Rudy Guede - who is serving a 16 year sentence for the murder of the 21-year-old - was tonight interviewed by Italian TV from jail
Rudy Guede - who is serving a 16 year sentence for the murder of the 21-year-old - was tonight interviewed by Italian TV from jail.
He claimed “Justice for Meredith has not been done” and also say he was writing in blood on the wall as Meredith tried to talk to him as she lay dying.
The 21-year-old student from Coulsdon, South London, was found half-naked, her throat slit, in the apartment she shared with Amanda Knox in Perugia, Italy.
Knox and her then boyfriend Raffaele Sollecito served four years in prison and were put on trial five times for the 2007 murder, with judges see-sawing between contradictory verdicts for eight years.
They were both definitively cleared of the murder in March when Italy's highest court overturned their convictions.
Speaking from his prison tonight, Guede described the moments before the student's death to Italian show Cursed Stories.
He said he was in a bathroom at the apartment but suddenly heard a “heartrending cry”.
He said: “At that moment I see Meredith on the ground and an abundance of blood. I go to the bathroom and take a towel and try to staunch the wound in the neck.
"I take another and then another....It was heartbreaking that moment, you try to do the best.
“....She was trying to tell me something. I wrote in blood on the wall to even understand.... fear overwhelmed me."
He later added: “I cannot get another day in prison for killing Meredith. …. Justice for Meredith has not been done."
It was recently announced that Knox's former boyfriend has received £47,000 in public money to create an app to keep alive the memory of the dead.
Now free to rebuild his life, Sollecito has announced that he is to launch a start-up to commemorate the dead.

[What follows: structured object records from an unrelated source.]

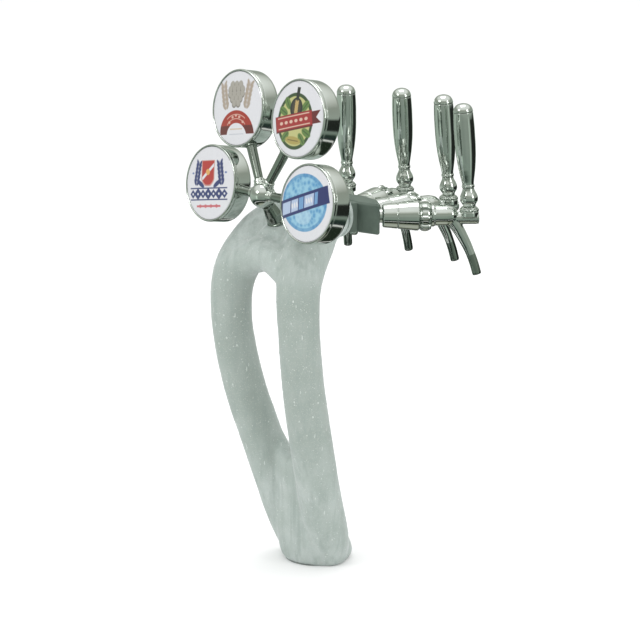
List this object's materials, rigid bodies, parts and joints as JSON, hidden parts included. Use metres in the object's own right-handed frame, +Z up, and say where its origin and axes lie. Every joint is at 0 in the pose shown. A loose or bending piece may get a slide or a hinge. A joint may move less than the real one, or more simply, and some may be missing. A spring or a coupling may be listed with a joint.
{
  "type": "beer tap tower",
  "caption": "Frosted ice-column beer tower: split legs join in a head with a fan of lever taps behind and a fan of round badge medallions above the front.",
  "frame": {"origin": "centre of the foot, on the counter, at the underside of the base flange", "axes": "+Z up from the counter, -Y towards the customer (the side that the medallions face), +Y towards the bartender (the side of the taps), X across; the tower is a mirror image about X = 0"},
  "size_m": [0.266, 0.3019, 0.6011],
  "materials": {
    "frosted_steel": "matte",
    "chrome": "polished",
    "dark_satin": "satin",
    "steel": "satin",
    "rubber": "matte",
    "line_plastic": "satin",
    "clear_lens": "gloss",
    "label_left_lower": "satin",
    "label_left_upper": "satin",
    "label_right_upper": "satin",
    "label_right_lower": "satin"
  },
  "bodies": {
    "tower": {"base_seal": "rubber", "base_flange": "steel", "foot_casting": "frosted_steel", "left_leg": "frosted_steel", "right_leg": "frosted_steel", "head_casting": "frosted_steel", "head_end_ring": "frosted_steel", "manifold_block": "dark_satin", "manifold_fixing_screw": "chrome", "coolant_line": "steel", "beer_line_1": "line_plastic", "beer_line_2": "line_plastic", "beer_line_3": "line_plastic", "beer_line_4": "line_plastic", "hub": "chrome", "hub_pedestal": "chrome", "arm_left_lower": "chrome", "medallion_housing_left_lower": "chrome", "medallion_label_left_lower": "label_left_lower", "medallion_lens_left_lower": "clear_lens", "arm_left_upper": "chrome", "medallion_housing_left_upper": "chrome", "medallion_label_left_upper": "label_left_upper", "medallion_lens_left_upper": "clear_lens", "arm_right_upper": "chrome", "medallion_housing_right_upper": "chrome", "medallion_label_right_upper": "label_right_upper", "medallion_lens_right_upper": "clear_lens", "arm_right_lower": "chrome", "medallion_housing_right_lower": "chrome", "medallion_label_right_lower": "label_right_lower", "medallion_lens_right_lower": "clear_lens", "shank_1": "chrome", "coupling_nut_1": "chrome", "tap_body_1": "chrome", "bonnet_1": "chrome", "shank_2": "chrome", "coupling_nut_2": "chrome", "tap_body_2": "chrome", "bonnet_2": "chrome", "shank_3": "chrome", "coupling_nut_3": "chrome", "tap_body_3": "chrome", "bonnet_3": "chrome", "shank_4": "chrome", "coupling_nut_4": "chrome", "tap_body_4": "chrome", "bonnet_4": "chrome"},
    "handle_1": {"lever_1": "chrome", "handle_1": "chrome"},
    "spool_1": {"valve_spool_1": "steel"},
    "handle_2": {"lever_2": "chrome", "handle_2": "chrome"},
    "spool_2": {"valve_spool_2": "steel"},
    "handle_3": {"lever_3": "chrome", "handle_3": "chrome"},
    "spool_3": {"valve_spool_3": "steel"},
    "handle_4": {"lever_4": "chrome", "handle_4": "chrome"},
    "spool_4": {"valve_spool_4": "steel"}
  },
  "joints": [
    {"name": "tap_1_lever", "type": "hinge", "parent": "tower", "child": "handle_1", "pos_m": [-0.10887, 0.14645, 0.437], "axis": [-0.7771, -0.6293, 0], "range_deg": [0, 30]},
    {"name": "tap_1_spool", "type": "slide", "parent": "tower", "child": "spool_1", "axis": [-0.6293, 0.7771, 0], "range_m": [-0.008, 0]},
    {"name": "tap_2_lever", "type": "hinge", "parent": "tower", "child": "handle_2", "pos_m": [-0.03892, 0.18057, 0.437], "axis": [-0.9744, -0.225, 0], "range_deg": [0, 30]},
    {"name": "tap_2_spool", "type": "slide", "parent": "tower", "child": "spool_2", "axis": [-0.225, 0.9744, 0], "range_m": [-0.008, 0]},
    {"name": "tap_3_lever", "type": "hinge", "parent": "tower", "child": "handle_3", "pos_m": [0.03892, 0.18057, 0.437], "axis": [-0.9744, 0.225, 0], "range_deg": [0, 30]},
    {"name": "tap_3_spool", "type": "slide", "parent": "tower", "child": "spool_3", "axis": [0.225, 0.9744, 0], "range_m": [-0.008, 0]},
    {"name": "tap_4_lever", "type": "hinge", "parent": "tower", "child": "handle_4", "pos_m": [0.10887, 0.14645, 0.437], "axis": [-0.7771, 0.6293, 0], "range_deg": [0, 30]},
    {"name": "tap_4_spool", "type": "slide", "parent": "tower", "child": "spool_4", "axis": [0.6293, 0.7771, 0], "range_m": [-0.008, 0]}
  ],
  "couplings": [
    {"joint": "tap_1_spool", "follows": "tap_1_lever", "m_per_rad": -0.0146},
    {"joint": "tap_2_spool", "follows": "tap_2_lever", "m_per_rad": -0.0146},
    {"joint": "tap_3_spool", "follows": "tap_3_lever", "m_per_rad": -0.0146},
    {"joint": "tap_4_spool", "follows": "tap_4_lever", "m_per_rad": -0.0146}
  ]
}
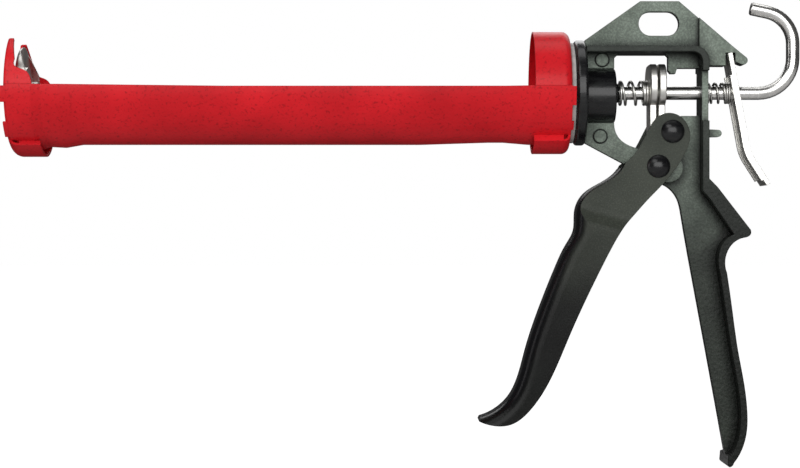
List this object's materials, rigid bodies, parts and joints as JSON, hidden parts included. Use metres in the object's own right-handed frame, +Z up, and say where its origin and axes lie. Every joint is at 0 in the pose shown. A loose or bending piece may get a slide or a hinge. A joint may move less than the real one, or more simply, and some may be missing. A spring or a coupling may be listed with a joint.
{
  "type": "caulking gun",
  "caption": "Caulking gun with a rotating half-round cartridge cradle, cast frame and handle, squeeze trigger, hooked push rod and thumb release.",
  "frame": {"origin": "where the push rod's axis meets the outer face of the cradle's front cap", "axes": "+X along the push rod towards its hook, +Z up, away from the handle; Y across the gun"},
  "size_m": [0.3701, 0.0582, 0.2171],
  "materials": {
    "red_enamel": "glossy enamel",
    "grey_nylon": "satin",
    "black_enamel": "glossy enamel",
    "hammered_grey": "hammered metallic enamel",
    "satin_black": "satin powder coat",
    "rivet_black": "glossy black oxide",
    "zinc_plate": "bright zinc",
    "spring_steel": "drawn wire",
    "rod_chrome": "bright plated"
  },
  "bodies": {
    "frame": {"frame_casting": "hammered_grey", "swivel_hub": "black_enamel", "hub_rivets": "hammered_grey", "swivel_retaining_ring": "spring_steel"},
    "cradle": {"cradle_trough": "red_enamel", "front_cap": "red_enamel", "rear_cap": "red_enamel", "thrust_washer": "grey_nylon"},
    "trigger": {"trigger_lever": "satin_black", "pivot_rivet": "rivet_black", "pusher_rivet": "rivet_black"},
    "drive": {"drive_plate_front": "zinc_plate", "drive_plate_rear": "zinc_plate", "drive_spring": "spring_steel"},
    "release": {"release_lever": "zinc_plate", "release_spring": "spring_steel"},
    "rod": {"push_rod": "rod_chrome", "piston_plate": "zinc_plate", "piston_washer": "zinc_plate", "piston_nut": "zinc_plate"}
  },
  "joints": [
    {"name": "cradle_swivel", "type": "hinge", "parent": "frame", "child": "cradle", "pos_m": [0.2596, 0, 0], "axis": [1, 0, 0], "continuous": true},
    {"name": "trigger_squeeze", "type": "hinge", "parent": "frame", "child": "trigger", "pos_m": [0.3008, 0, -0.0346], "axis": [0, -1, 0], "range_deg": [0, 26], "stiffness_Nm_per_rad": 0.9, "springref_deg": -20.05},
    {"name": "drive_slide", "type": "slide", "parent": "frame", "child": "drive", "axis": [-1, 0, 0], "range_m": [0, 0.0085], "deforming": ["drive_spring"]},
    {"name": "release_press", "type": "hinge", "parent": "frame", "child": "release", "pos_m": [0.3345, 0, 0.017], "axis": [0, 1, 0], "range_deg": [0, 12], "stiffness_Nm_per_rad": 0.12, "springref_deg": -22.92, "deforming": ["release_spring"]},
    {"name": "rod_slide", "type": "slide", "parent": "frame", "child": "rod", "axis": [1, 0, 0], "range_m": [0, 0.235]}
  ],
  "couplings": [
    {"joint": "drive_slide", "follows": "trigger_squeeze", "m_per_rad": 0.0172}
  ]
}
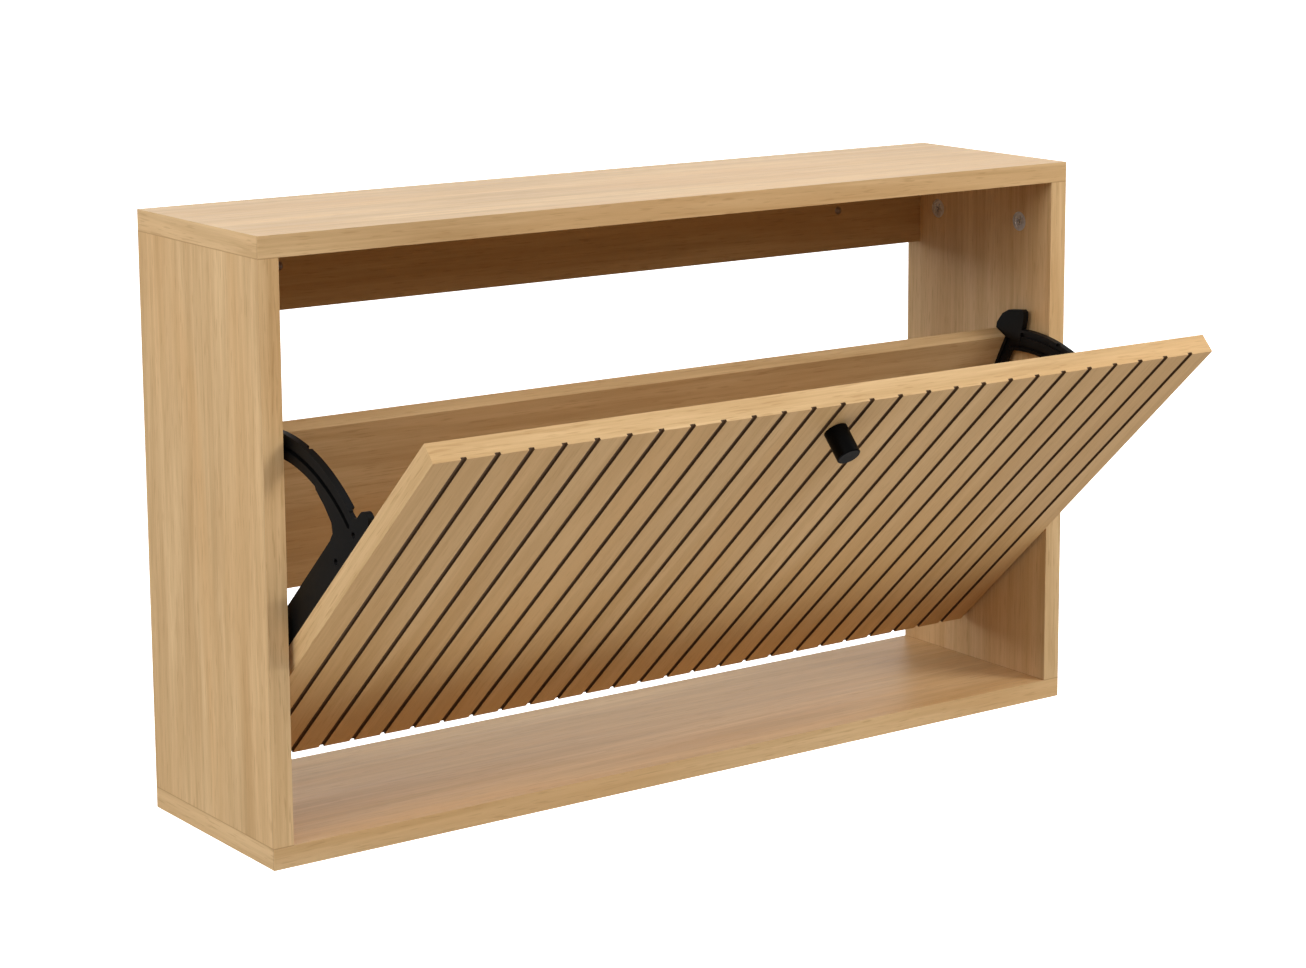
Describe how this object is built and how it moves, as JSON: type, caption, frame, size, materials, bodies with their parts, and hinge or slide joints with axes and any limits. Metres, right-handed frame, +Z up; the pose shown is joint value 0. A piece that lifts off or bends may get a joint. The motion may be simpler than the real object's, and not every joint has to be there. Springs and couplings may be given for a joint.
{
  "type": "shoe cabinet",
  "caption": "Shallow wall-hung shoe cabinet with one grooved flap that tilts forward on side pins and carries a rear board.",
  "frame": {"origin": "midway between the two wall screw holes, on the rear face of the back rail", "axes": "+X to the right seen from the front, -Y out of the front, +Z up, wall at y = 0"},
  "size_m": [0.7, 0.3533, 0.426],
  "materials": {
    "case_oak": "satin",
    "door_oak": "satin",
    "inner_oak": "satin",
    "black_plastic": "matte",
    "zinc": "satin",
    "beech": "matte"
  },
  "bodies": {
    "case": {"top_panel": "case_oak", "bottom_panel": "case_oak", "left_side_panel": "case_oak", "right_side_panel": "case_oak", "back_rail": "inner_oak", "cam_locks": "zinc", "cam_bolts": "zinc", "panel_dowels": "beech", "rail_dowels": "beech", "base_screws": "zinc", "pivot_pins": "black_plastic", "guide_pins": "black_plastic"},
    "flap": {"door_panel": "door_oak", "rear_board": "inner_oak", "left_bracket": "black_plastic", "right_bracket": "black_plastic", "door_screws": "zinc", "board_screws": "zinc", "knob": "black_plastic", "knob_screw": "zinc"}
  },
  "joints": [
    {"name": "flap_tilt", "type": "hinge", "parent": "case", "child": "flap", "pos_m": [0, -0.151, -0.2345], "axis": [1, 0, 0], "range_deg": [-47, 0]}
  ]
}
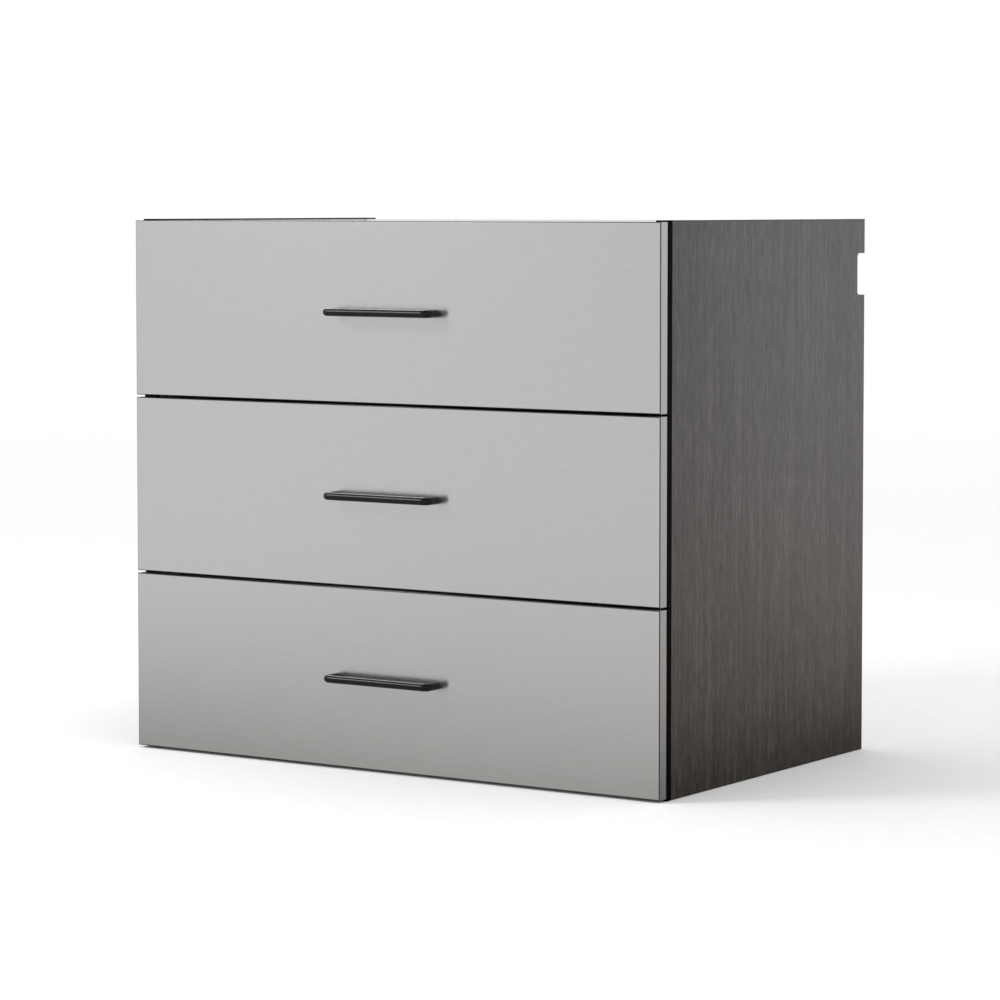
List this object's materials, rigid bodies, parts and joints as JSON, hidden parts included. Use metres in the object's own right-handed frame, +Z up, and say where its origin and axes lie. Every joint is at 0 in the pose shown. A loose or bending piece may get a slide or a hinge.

The idea for the unusual project, which will be called 'Memories', came to him while he was in prison accused of the Kercher murder, he told Italian newspaper Corriere della Sera.
He said: "I have planned an online portal, with an app, a sort of social network to commemorate the dead.
"It came to me when I was in prison in Terni and I thought of my mother. I couldn't go to visit her grave and being far away from her was painful. So the idea for "Memories" was born."
The computer science graduate won a 66,000 euro award from the region of Puglia in southern Italy for new business initiatives.
The money, to be paid over a three-year period, is reserved for unemployed under 35-year-olds.
Half the money, which he said will be used to employ two secretaries and two interns to develop the software, is a grant that doesn't have to be repaid, with the rest loaned.
Sollecito said he was planning to request compensation from the state for the wrongful accusation, but had not yet done so.
His family had spent 1.3 million euros on lawyers and investigators, he claimed.
Sollecito who is living with his father and stepmother in the Puglian village where he grew up, said he is enjoying 'normality'. 'I am finally free to go out and live like kids of my age.'
The Italian entrepreneur, who now plays rugby and has joined Italy's Radical political party, said no longer considers Knox a friend.
"We had only just met when we were tied together by a powerful experience," he explained.
In 10 years, he said, he hoped to be married with children and be running a successful business. And he would like his family to meet Meredith's family 'to clear everything up once and for all'.
But despite the innocent verdict, the Kercher family have ordered Sollecito and Knox to stay away- and especially not to visit her grave.
The sister of the Leeds University student, Stephanie Kercher, said last month: "We are a family destroyed by pain that is trying to find a way to keep going and remember Meredith.
"'I have said that given the circumstances those two should not visit Meredith's tomb.
"To go against our personal wishes would be disrespectful and unacceptable. Meredith should have at least the right to rest in peace finally."
Knox has seldom been photographed since March.
After the pair were released from prison in 2011, Knox immediately left the country and returned to the US, where she finished her degree in Creative Writing and published a $4million memoir.
She is dating musician Colin Sutherland.